All of this is, I think, worthy of contemplation.
In the widest possible sense, I think we are all in need of some serious reflection regarding what Heidegger called “the question concerning technology.” Martin Heidegger passed away in 1976 and was arguably the most profound Western philosophical mind of the 20th century (if it wasn’t him, it was almost surely Wittgenstein). He wrote: “Everywhere we remain unfree and chained to technology, whether we passionately affirm or deny it.” As our identities become increasingly entwined with technology in the 21st century, I think it’s important for us to strip away the unessential and keep a clear mind as to what is important in our lives and what, at the end of the day, is trivial. I think we also need to ask a question that the ancients often asked but we seldom do today: what is the right way to live? This question implies making a value judgment that many of us today are uncomfortable making, but sooner or later we will need to confront these issues, lest we all end up living in a simulated reality that would have Descartes gaping down on all of us in horror at our “brains in a vat.”

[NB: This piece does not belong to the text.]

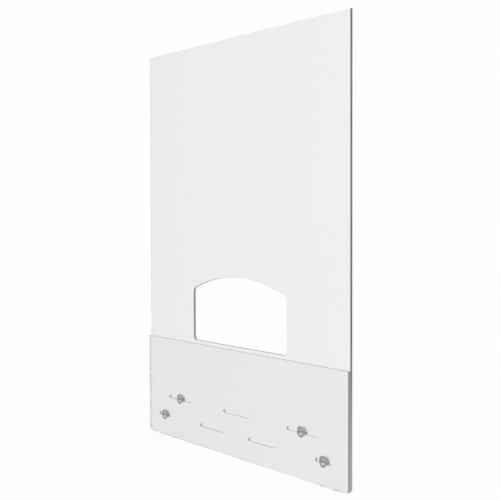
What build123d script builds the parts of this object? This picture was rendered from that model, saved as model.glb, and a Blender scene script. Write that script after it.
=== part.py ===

For me personally, I have started to sense over the past year or so that I have reached my peak point of saturation with technology. I can feel myself starting to want to disentangle from it as much as possible in order to lead a simpler life; one less mentally cluttered, frenzied and hectic; one with more of a semblance of dignity. Of course I am writing this blog entry on my laptop now, and the irony of what I just wrote is not lost on me. As Heidegger said, we are trapped inside this amber of technology whether we affirm or deny it.
But the thing that I really can’t stand is when technology causes us to lose our social grace, and when it acts as a socially disconnecting force, even though we often think of it as a unifying one. The classic example is one that we all encounter most every day: a large group of people together in some type of setting, and all of them are looking down and fidgeting with their cell phones. In Taiwan there is actually a slang term for these types of people: dī tóu zú (低头族) or “low-headers.” Of course there are times when we all really do “need” to check our phones for something or other, but as a general rule of thumb I would advise when in doubt, maybe put down the phone, raise your head and take a look around you.
In social situations like this I always find it interesting to imagine what the ancients would have thought of the way we act. The ancient Greeks, for example, who many would claim lived with the most vitality, with the most passionate intensity of any group of people in recorded history: what would they have thought of us and our finicky cell phone habits? I would submit to you that they would have thought us a laughingstock, as a mockery of full-fledged humanity. Nobody can know for sure, of course, but my intuition is virtually certain they would have felt this way.
So the next time you see a big techie mega-announcement from the likes of Apple, or Alibaba, or whomever, take a step back and try to keep it all in perspective. Because it’s easy to lose it these days.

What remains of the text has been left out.